Although I can't prove it, I'm going to assume that this is a helper function used by JScript internally whenever IDispatch::Invoke needs to be called. A simple profiling exercise would be to log how many times this function is called. You can see that when it's calling our code, it immediately invokes ATL::IDispatchImpl (in the common header file atlcom.h). We could log all calls to Invoke by changing atlcom.h and recompiling almost every source file in our application. Or we could try to intercept the function at runtime and log accesses that way. Not only is the latter method a lot quicker (no recompilation necessary), but it greatly increases the chances of GPFs (since this would involve programatically changing the bytes of a running application). It seemed like the obvious choice.

I decided to write three functions: one to hook the IDispatchInvoke function, one to unhook it, and the hook function itself (which would just increment a counter). For ease of testing, I'd invoke these functions from a JScript-accessible COM method. I chose to make ScriptUtil.Application install the hook, ScriptUtil.Parent remove it, and ScriptUtil.Date log the current counter value.

While a “production” version of this code would need to handle different base addresses for JScript, it's more expedient to just hard-code the addresses of the code I want to change. The nop bytes that need to be changed to a long jump are at 0x75C6672E; the mov edi, edi that needs to be changed to a short jump is at 0x75C66733. We also need the address of our hook function (which is easy to get at runtime by using a function pointer). The fourth address needed is that of the five nop bytes in our hook function that we'll overwrite with a jump back to the third byte of JScript's IDispatchInvoke function.

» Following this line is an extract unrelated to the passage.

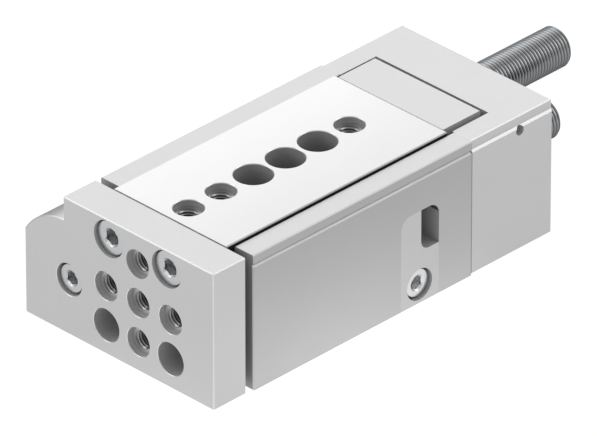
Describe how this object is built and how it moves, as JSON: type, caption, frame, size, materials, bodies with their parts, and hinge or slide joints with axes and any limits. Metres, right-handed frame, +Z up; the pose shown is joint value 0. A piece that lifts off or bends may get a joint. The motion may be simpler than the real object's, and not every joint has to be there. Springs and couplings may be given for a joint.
{
  "type": "pneumatic mini slide",
  "caption": "Compact pneumatic linear slide: a flat table on a caged ball guide, driven through a front yoke by a cylinder in the housing's side lobe, with adjustable end stops.",
  "frame": {"origin": "on the mounting face, midway between the two mounting holes, in the middle plane of the guide", "axes": "+X the way the slide runs out, +Y towards the side with the stop window, +Z up out of the table"},
  "size_m": [0.1424, 0.0589, 0.0353],
  "materials": {
    "anodised_aluminium": "fine satin, clear anodised",
    "ground_steel": "hardened and ground",
    "plated_steel": "zinc plated, bright",
    "stud_steel": "grey plated thread",
    "chromed_steel": "hard chromed and polished",
    "spring_steel": "phosphated",
    "bush_bronze": "sintered",
    "seal_rubber": "moulded",
    "guide_plastic": "moulded",
    "magnet_ferrite": "sintered, bare"
  },
  "bodies": {
    "housing_body": {"housing": "anodised_aluminium", "outer_rail_left": "ground_steel", "outer_rail_right": "ground_steel", "gland": "anodised_aluminium", "gland_o_ring": "seal_rubber", "gland_circlip": "spring_steel", "rod_bush": "bush_bronze", "rod_seal": "seal_rubber", "cylinder_plug": "anodised_aluminium", "plug_o_ring": "seal_rubber", "end_cap": "anodised_aluminium", "end_cap_screws": "plated_steel", "port_plugs": "plated_steel", "duct_plug": "chromed_steel", "stop_insert": "ground_steel", "stop_insert_screw": "plated_steel", "retract_stop": "stud_steel", "retract_lock_nut": "plated_steel"},
    "slide": {"slide_table": "anodised_aluminium", "inner_rail_left": "ground_steel", "inner_rail_right": "ground_steel", "stop_block": "anodised_aluminium", "stop_block_screws": "plated_steel", "yoke_plate": "anodised_aluminium", "yoke_screws": "plated_steel", "rod_screw": "plated_steel", "piston_rod": "chromed_steel", "piston": "anodised_aluminium", "piston_nut": "plated_steel", "piston_seal_front": "seal_rubber", "piston_seal_rear": "seal_rubber", "piston_guide_ring": "guide_plastic", "piston_magnet": "magnet_ferrite", "advance_stop": "stud_steel", "advance_lock_nut": "plated_steel"},
    "left_cage": {"cage_left": "guide_plastic", "balls_left": "chromed_steel"},
    "right_cage": {"cage_right": "guide_plastic", "balls_right": "chromed_steel"},
    "retract_pin": {"retract_plunger": "chromed_steel"},
    "advance_pin": {"advance_plunger": "chromed_steel"}
  },
  "joints": [
    {"name": "slide_travel", "type": "slide", "parent": "housing_body", "child": "slide", "axis": [1, 0, 0], "range_m": [0, 0.01]},
    {"name": "left_cage_travel", "type": "slide", "parent": "housing_body", "child": "left_cage", "axis": [1, 0, 0], "range_m": [0, 0.005]},
    {"name": "right_cage_travel", "type": "slide", "parent": "housing_body", "child": "right_cage", "axis": [1, 0, 0], "range_m": [0, 0.005]},
    {"name": "retract_stop_travel", "type": "slide", "parent": "housing_body", "child": "retract_pin", "axis": [1, 0, 0], "range_m": [-0.0035, 0], "stiffness_N_per_m": 600, "springref_m": 0.002},
    {"name": "advance_stop_travel", "type": "slide", "parent": "slide", "child": "advance_pin", "axis": [1, 0, 0], "range_m": [-0.0035, 0], "stiffness_N_per_m": 600, "springref_m": 0.002}
  ],
  "couplings": [
    {"joint": "left_cage_travel", "follows": "slide_travel", "ratio": 0.5},
    {"joint": "right_cage_travel", "follows": "slide_travel", "ratio": 0.5}
  ]
}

The blog post about mov edi, edi that I mentioned in the last installment had a cryptic reference to something called “Detours”. A little googling showed that Detours is a Microsoft Research project that enables interception of arbitrary functions at runtime. It seems quite sophisticated, but assumes that the function being “detoured” doesn't have the mov edi, edi instruction at the beginning. As a result, Detours needs to copy the first bytes of the function to a temporary location, since it overwrites code that's essential for the function's correct operation. Secondly, while you can call the original function (through a “trampoline”), you need to supply all the original parameters (just like a normal function call). While this makes sense conceptually, it could lead to subtle bugs if the calling convention or parameter types weren't declared identically. I'm not currently using Detours, but did take a few ideas from their description of its implementation.

My implementation is fairly simple. I have a __declspec(naked) hook function that increments a global counter and has five nop bytes that are reserved for replacement with a long jump. A C++ helper class, CEnablePageWrite, calls FlushInstructionCache and VirtualProtect (in its constructor) to enable writing to the page containing the code to be modified; the destructor restores the original protection to the page. Consultation of the Intel Architecture Software Developer's Manual, Volume 2: Instruction Set Reference Manual gave the necessary bytes for the jmp opcodes. The hook installation function creates the short and long jumps in jscript.dll, and creates the long jump inside the hook function. The hook uninstallation function restores the jscript.dll bytes to what they were originally. CLbxScriptUtil::get_Date just logs the current value of the counter to the logfile.

All this code is running well on my machine; you're welcome to come over and take a look at details of the implementation or at its output.